Why should the kernel be concerned at all about bus addresses? Well, in a DMA operation, the data transfer takes place without CPU intervention; the data bus is driven directly by the I/O device and the DMAC. Therefore, when the kernel sets up a DMA operation, it must write the bus address of the memory buffer involved in the proper I/O ports of the DMAC or I/O device.

13.1.4.1 Putting DMA to work

Several I/O drivers use the Direct Memory Access Controller (DMAC) to speed up operations. The DMAC interacts with the device's I/O controller to perform a data transfer and the kernel includes an easy-to-use set of routines to program the DMAC. The I/O controller signals to the CPU, via an IRQ, when the data transfer has finished.

When a device driver sets up a DMA operation for some I/O device, it must specify the memory buffer involved by using bus addresses. The kernel provides the virt_to_bus and bus_to_virt macros, respectively, to translate a linear address into a bus address and vice versa.
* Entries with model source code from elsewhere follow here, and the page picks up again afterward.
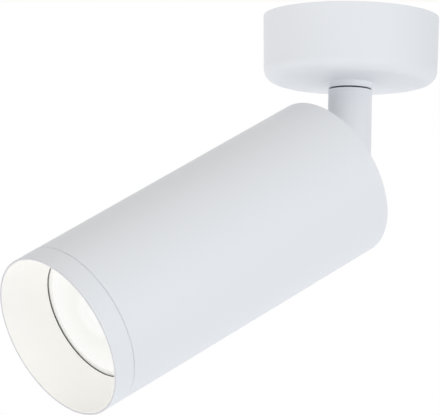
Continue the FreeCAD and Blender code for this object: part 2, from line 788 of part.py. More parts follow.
def rear_lug():
    """Cast lug: a round foot on the cap and the tongue that the fork holds."""
    body = new_body("rear_lug", HEAD)
    foot = new_sketch(body, "XY_Plane", "-foot_rise")
    draw_circle(foot, "0", "0", "foot_radius")
    pad(body, foot, "foot_rise + cap_recess")
    neck = new_sketch(body, "XZ_Plane")
    draw_box(neck, "-tongue_radius", "-pivot_setback", "tongue_radius", "0")
    pad(body, neck, "2 * tongue_half", both_ways=True)
    knuckle = new_sketch(body, "XZ_Plane")
    draw_circle(knuckle, "0", "-pivot_setback", "tongue_radius")
    pad(body, knuckle, "2 * tongue_half", both_ways=True)
    rise = -SIZE["foot_rise"]
    fillet(body, "tongue_fillet", lambda edge: is_root(edge, rise, SIZE["tongue_half"]))
    fillet(body, "tongue_fillet", lambda edge: is_rim(edge, SIZE["foot_radius"], rise))
    drill(body, "XZ_Plane", [("0", "-pivot_setback", "pivot_radius + pivot_gap")], both_ways=True)
    drill(body, "XY_Plane", [("wire_offset", "0", "wire_radius")], both_ways=True)
    screw_holes = [("0", "lug_screw_offset", "screw_radius"), ("0", "-lug_screw_offset", "screw_radius")]
    drill(body, "XY_Plane", screw_holes, depth="cap_recess + foot_rise / 2", offset="cap_recess")
    return keep(body)


def is_root(edge, height, half):
    """True for the two long straight edges where the tongue stands on its foot."""
    if not isinstance(edge.Curve, Part.Line):
        return False
    middle = edge.CenterOfMass
    return same(middle.z, height) and same(abs(middle.y), half) and same(middle.x, 0)


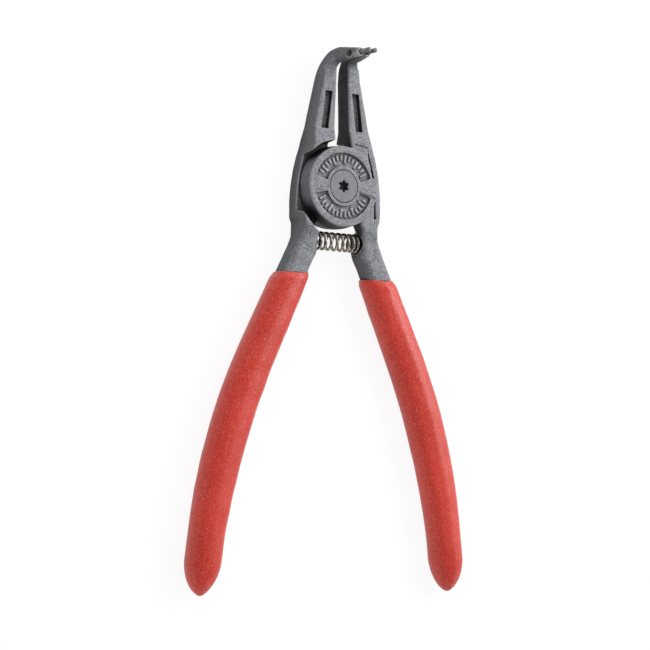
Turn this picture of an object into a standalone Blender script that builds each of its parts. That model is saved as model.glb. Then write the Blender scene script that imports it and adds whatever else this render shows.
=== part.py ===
"""Circlip pliers for rings on shafts, with noses bent at right angles.

Squeezing the handles spreads the noses, because the two levers lap at the
pivot without crossing. The tool lies on its back: X runs across it, Y runs
from the handles to the noses and Z points up through the pivot. The origin
is on the pivot axis, level with the back of the joint.
"""

import math

import bmesh
import bpy
from mathutils import Vector

MM = 0.001

# Lap joint
JOINT_THICKNESS = 9.6 * MM
LAP_GAP = 0.3 * MM
DISC_RADIUS = 12.1 * MM
DISC_DRAFT = 0.4 * MM
DISC_RISE = 0.12 * MM
POCKET_SHIFT = (0.8 * MM, -0.9 * MM)
POCKET_CLEARANCE = 0.7 * MM
POCKET_RADIUS = DISC_RADIUS + DISC_DRAFT + POCKET_CLEARANCE + math.hypot(*POCKET_SHIFT)
POCKET_DRAFT = 0.7 * MM
BOSS_RADIUS = 6.0 * MM
RING_WIDTH = 2.0 * MM
DISC_EDGE = 0.25 * MM
RECESS_DEPTH = 0.8 * MM
LAND_DIRECTIONS = (1.5, 180.5)
LAND_ANGLE = 32.0
GROOVE_DEPTH = 0.8 * MM
GROOVE_WIDTH = 0.85 * MM
UPPER_GROOVE = ((8.1 * MM, 12.2 * MM), (10.1 * MM, 3.2 * MM))
LOWER_GROOVE = ((11.1 * MM, -2.6 * MM), (11.0 * MM, -9.0 * MM))

# Flank of each lever, beside the joint
FLANK_REACH = 13.6 * MM
FLANK_WIDEST_Y = -7.3 * MM
FLANK_RADIUS = 62.0 * MM
FLANK_CORNER = 0.9 * MM
WAIST_Y = -11.7 * MM
WAIST_REACH = 12.85 * MM
SECTION_RUN = 2.6 * MM

# Jaws
JAW_ROOT_Y = 15.3 * MM
JAW_ROOT_INNER = 2.6 * MM
JAW_ROOT_OUTER = 10.0 * MM
JAW_ROOT_THICKNESS = 7.8 * MM
JAW_THICKNESS = 6.4 * MM
JAW_CORNER = 0.6 * MM
BEND_Y = 32.4 * MM
BEND_INNER = 1.9 * MM
BEND_OUTER = 6.5 * MM
BEND_BACK_RADIUS = 9.0 * MM
BEND_FRONT_RADIUS = 1.9 * MM
BEND_FRONT_LAG = 3.0 * MM
SLOT_LENGTH = 11.4 * MM
SLOT_WIDTH = 2.5 * MM
SLOT_DEPTH = 1.7 * MM
SLOT_Y = 22.8 * MM

# Noses
NOSE_HEIGHT = 14.7 * MM
NOSE_ROOT_OUTER = 4.1 * MM
NOSE_END_OUTER = 2.0 * MM
NOSE_END_DEPTH = 2.5 * MM
NOSE_GAP = 0.3 * MM
PIN_DIAMETER = 1.4 * MM
PIN_STANDOUT = 4.2 * MM
PIN_SEAT_DEPTH = 3.0 * MM
PIN_SPREAD = 2.2 * MM
STAKE_RADIUS = 0.7 * MM
STAKE_DEPTH = 0.6 * MM
STAKE_FROM_END = 4.0 * MM

# Handles
HANDLE_ROOT_Y = -19.4 * MM
HANDLE_ROOT_REACH = 11.7 * MM
HANDLE_ANGLE = 25.0
HANDLE_STRAIGHT = 33.0 * MM
HANDLE_BOW_RADIUS = 192.0 * MM
HANDLE_THICKNESS = 7.0 * MM
NECK_Y = -20.5 * MM
NECK_WIDTH = 8.3 * MM
HANDLE_CORNER = 2.6 * MM
HANDLE_END_Y = -115.5 * MM

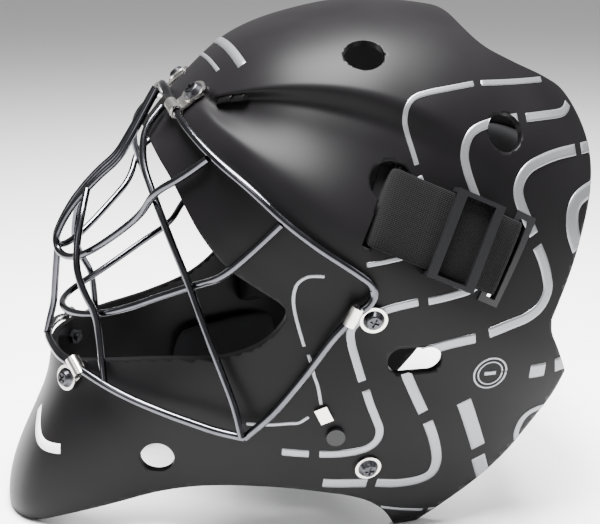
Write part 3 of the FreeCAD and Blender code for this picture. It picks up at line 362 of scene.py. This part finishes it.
# shell: two skins a wall apart, joined at their rims, trimmed to the side outline and opened
# side-view places (y, z); each inner list is one smooth run and the runs join with straight lines
shellCut = dict(
    beta=340, lam=170, reach=(16.0, 153.0), span=160.0,
    outline=[[(-220, 330), (95, 330)],
             [(95, 286), (98, 277), (106, 268), (121, 260), (141, 251), (153, 243), (161, 228), (164, 212),
              (162, 194), (156, 175), (148, 153), (136, 126)],
             [(136, 126), (137, 118), (142, 108), (149, 93)],
             [(149, 93), (141, 74), (124, 48), (105, 28), (86, 12), (72, 0)],
             [(58, 0), (49, 14), (37, 24), (19, 31), (-6, 34), (-37, 31), (-68, 24), (-96, 16), (-124, 8), (-146, 0)],
             [(-220, 0)]],
    face=[[(-220, 226)],
          [(-72, 223), (-67, 212), (-61, 201), (-50, 178), (-37, 161), (-23, 151), (-11, 143), (-9, 136),
           (-17, 124), (-29, 115), (-44, 109), (-65, 105.5), (-85, 103), (-101, 101), (-118, 98)],
          [(-220, 94)]],
    vents=[((37, 266), 10.5), ((107, 227), 10.5), ((-74, 46), 9.5), ((44, 205), 11.0)],
    bolts=[((-45, 243), 2.7), ((34, 137), 2.7), ((-119, 88), 2.7), ((36, 48), 2.7)],
    # place, length, width, corner radius, points on each corner and where the long side points
    slots=[((38, 194), 43.0, 5.0, 0.5, 4, (-4.5, -8.9)), ((106, 163), 43.0, 5.0, 0.5, 4, (-4.5, -8.9)),
           ((58, 111), 29.5, 15.0, 7.49, 12, (6, 0))],
    # how far the cutters reach under and over the skin
    ventDepth=(-30.0, 25.0), slotDepth=(-14.0, 12.0))


def cutterObject(name, rings):
    # prisms from matching rings of points, joined into one mesh
    work = bmesh.new()
    for near, far in rings:
        a = [work.verts.new(point) for point in near]
        b = [work.verts.new(point) for point in far]
        count = len(a)
        work.faces.new(a)
        work.faces.new(b[::-1])
        for k in range(count):
            work.faces.new([a[k], b[k], b[(k + 1) % count], a[(k + 1) % count]])
    bmesh.ops.recalc_face_normals(work, faces=work.faces)
    mesh = bpy.data.meshes.new(name)
    work.to_mesh(mesh)
    work.free()
    cutter = bpy.data.objects.new(name, mesh)
    bpy.context.scene.collection.objects.link(cutter)
    return cutter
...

As with IRQ lines, the DMAC is a resource that must be assigned dynamically to the drivers that need it. The way the driver starts and ends DMA operations depends on the type of bus.

For recent buses, such as PCI or SCSI, there are two main steps to perform: allocating an IRQ line and triggering the DMA transfer. The IRQ line used for signaling the termination of the DMA operation is allocated when opening the device file (see the later section Section 13.3.4). To start a DMA operation, the device driver simply writes the bus address of the DMA buffer, the transfer direction, and the size of the data in an I/O port of the hardware device; the driver then suspends the current process. When the DMA transfer ends, the hardware device raises an interrupt that wakes the device driver. The release method of the device file releases the IRQ line when the file object is closed by the last process.